The fact that Rome hosted such an exhibit at all is a measure of the esteem in which the Knights of Columbus are held throughout the city.
It was Pope Benedict XV who in 1920 invited the Knights to work in Rome. They built a series of playgrounds open to all without charge, some of which are still in use. The playgrounds took on new significance during World War II, when nuns and priests pleaded with the pope to keep the facilities operating.
After a U.S. airstrike on Rome's San Lorenzo neighborhood in 1943 damaged the Knights' playground there, the organization's director in Rome, Count Enrico Galeazzi, was sent by Pope Pius XII with a personal letter for Franklin D. Roosevelt, asking the U.S. president to spare Rome and its civilian population from further bombings.
The pope's letter, which is displayed in the exhibit, was never delivered. By the time Galeazzi got to the United States, Italy had signed an armistice with the Allies and Germany had invaded Rome.
After the war, the Knights occasionally assumed a surrogate diplomatic role between the Vatican and the United States. In 1982, Knights officials arranged a meeting between U.S. President Ronald Reagan and Cardinal Agostino Casaroli, the Vatican secretary of state. The two laid the groundwork for full diplomatic relations and, not long afterward, the two states exchanged ambassadors for the first time.
Modern visitors to the Vatican encounter the Knights' imprint at almost every turn -- though they are seldom aware of it.
In recent years, the organization has sponsored restorations of the faOade of St. Peter's Basilica, its atrium, the dome of the Blessed Sacrament chapel, its grottos, papal tombs and the giant statues of Sts. Peter and Paul in St. Peter's Square.
After the Vatican excavated the necropolis area beneath St. Peter's in the late 1940s, the Knights sponsored a documentary film on the discoveries.
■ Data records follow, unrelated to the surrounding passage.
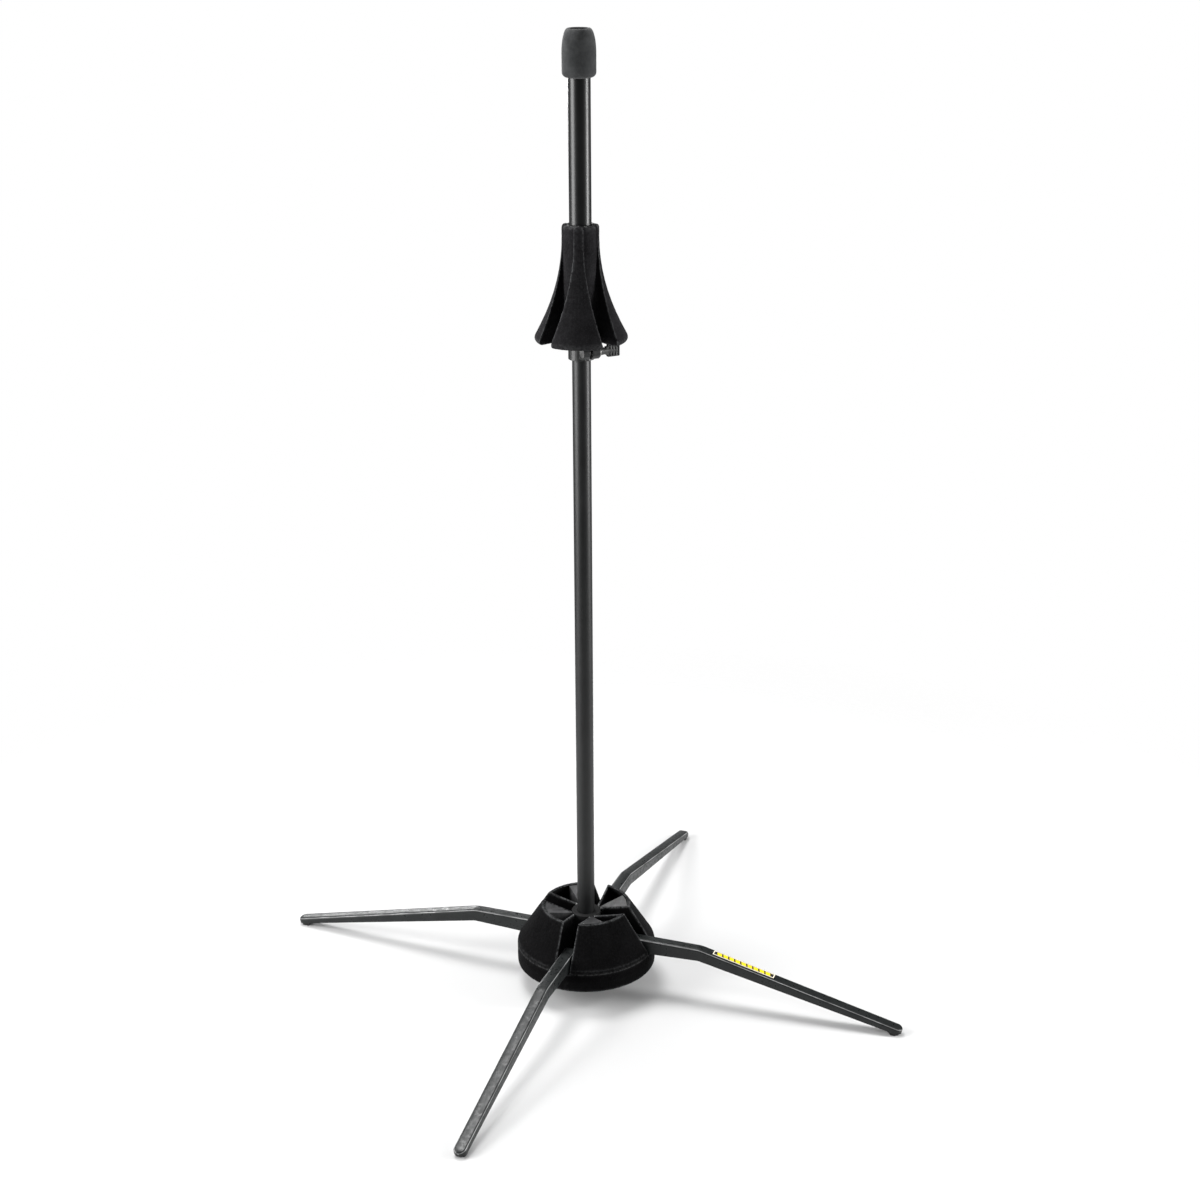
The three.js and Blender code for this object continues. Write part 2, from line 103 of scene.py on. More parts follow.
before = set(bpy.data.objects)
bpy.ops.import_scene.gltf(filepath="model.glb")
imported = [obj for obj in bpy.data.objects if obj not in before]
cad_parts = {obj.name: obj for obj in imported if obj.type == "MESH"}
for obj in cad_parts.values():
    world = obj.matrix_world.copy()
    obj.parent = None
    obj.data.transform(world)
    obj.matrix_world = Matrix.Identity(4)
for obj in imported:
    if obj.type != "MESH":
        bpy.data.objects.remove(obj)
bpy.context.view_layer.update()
chance = np.random.default_rng(5)


# ---------- shader nodes ----------

class Finish:
    """A material in the making: a Principled shader with short calls for the nodes used here.

    Noise and cell scales are features per metre, and bump distances are metres.
    """

    def __init__(self, name, **constants):
        self.material = bpy.data.materials.new(name)
        self.material.use_nodes = True
        self.tree = self.material.node_tree
        self.shader = self.tree.nodes["Principled BSDF"]
        for socket, value in constants.items():
            self.shader.inputs[socket.replace("_", " ")].default_value = value
        self.place = self.add("ShaderNodeTexCoord").outputs["Object"]

    def add(self, kind, **settings):
        node = self.tree.nodes.new(kind)
        for key, value in settings.items():
            setattr(node, key, value)
        return node

    def put(self, value, socket):
        """Links a node's output to a socket, or sets a constant on it."""
        if isinstance(value, bpy.types.NodeSocket):
            self.tree.links.new(value, socket)
        else:
            socket.default_value = value

    def drive(self, name, value):
        self.put(value, self.shader.inputs[name])

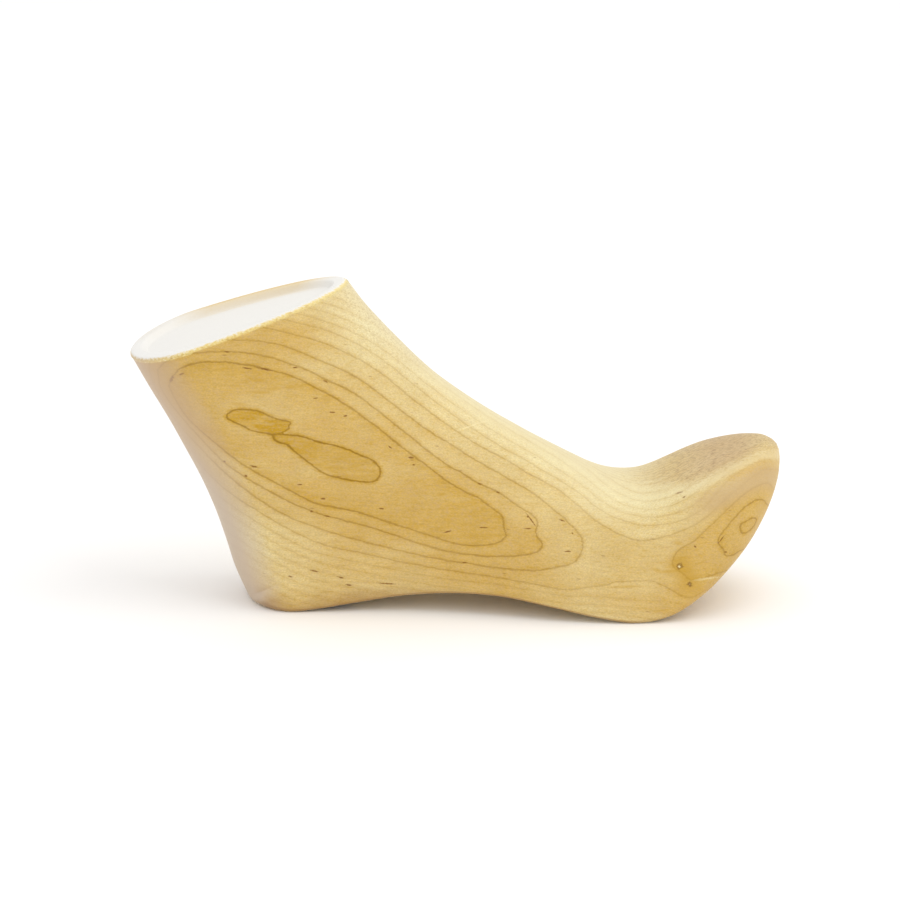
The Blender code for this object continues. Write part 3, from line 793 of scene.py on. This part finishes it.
def sanded_maple(looks):
    """Hard maple, carved, rasped and sanded, and left bare: a pale, close wood with a silky dull sheen,
    thin brown lines where each year's growth ends, fine fibres and short brown flecks."""
    material, tree, shader = plain_material("sanded_hard_maple")
    place = add(tree, "TexCoord").node.outputs["Object"]
    x, y, z = add(tree, "SeparateXYZ", (place,)).node.outputs
    facing = add(tree, "NewGeometry").node.outputs["Normal"]
    facing_x, facing_y, facing_z = add(tree, "SeparateXYZ", (facing,)).node.outputs
    ruled, season, slope, inset = (
        add(tree, "Attribute", attribute_name=name).node.outputs["Fac"]
        for name in ("growth", "season", "growth_slope", "top_inset")
    )

    # Clouds drawn out along the fibres: their climb, their millimetres along and across, and their detail.
    # The fibres are drawn wider than the real 0.1 mm so that they show.
    patches, specks, waves, teeth, gilding, fibre, streak, curl, grit, neck_pores, toe_pores = (
        add(
            tree,
            "TexNoise",
            {
                "Vector": add(
                    tree,
                    "Mapping",
                    (place, (0.0, 0.0, 0.0), (0.0, -climb, 0.0), (along * MM, across * MM, across * MM)),
                    vector_type="TEXTURE",
                ),
                "Scale": 1.0,
                "Detail": detail,
            },
        )
        for climb, along, across, detail in (
            (GRAIN_SLANT, 40.0, 16.0, 3.0),
            (GRAIN_SLANT, 1.5, 0.9, 3.0),
            (GRAIN_SLANT, 9.0, 4.0, 1.0),
            (GRAIN_SLANT, 2.4, 1.0, 1.0),
            (GRAIN_SLANT, 9.0, 2.0, 3.0),
            (GRAIN_SLANT, 14.0, looks.fibre_width / MM, 3.0),
            (GRAIN_SLANT, 11.0, 1.6, 2.0),
            (GRAIN_SLANT, 9.0, 30.0, 2.0),
            (GRAIN_SLANT, 0.9, 0.5, 1.0),
            (GRAIN_SLANT, 2.6, 0.7, 3.0),
            (TOE_SLANT, 2.4, 0.6, 3.0),
        )
    )
    ragged = add(tree, "Math", (specks, 0.5), "SUBTRACT")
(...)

Later, they funded the creation of the Vatican Film Library.
The Knights have also kept up the playgrounds and other projects in Rome, adding more modern facilities.
Carl Anderson, supreme knight of the Knights of Columbus, said the organization's activities have helped solidify friendship between Italy and the United States, especially after the two world wars.
"Pope Paul VI said at the end of the Second Vatican Council that the Good Samaritan was the model of spirituality in the Catholic Church," Anderson said at a news conference in Rome to inaugurate the exhibit. He said the Knights were simply implementing that concept in a concrete way.
Anderson said that when Rome officials came to him with the idea for the exhibit, the Knights went through their archives and were surprised at the things they found. Among the items displayed are wartime telegrams and shell fragments from the Allied bombing of Rome in 1943.
The exhibit's largest item is a U.S. Graham-Paige limousine, presented to Pope Pius XI in 1929 by the Graham brothers, members of the Knights of Columbus. Later that year, when the Lateran Pacts finally allowed popes to go freely outside Vatican City walls, the pope used it to travel across the city to the Basilica of St. John Lateran.
The Graham-Paige later became the favorite car of Pope Pius XII, and when it was retired it had more than 30,000 miles on the odometer.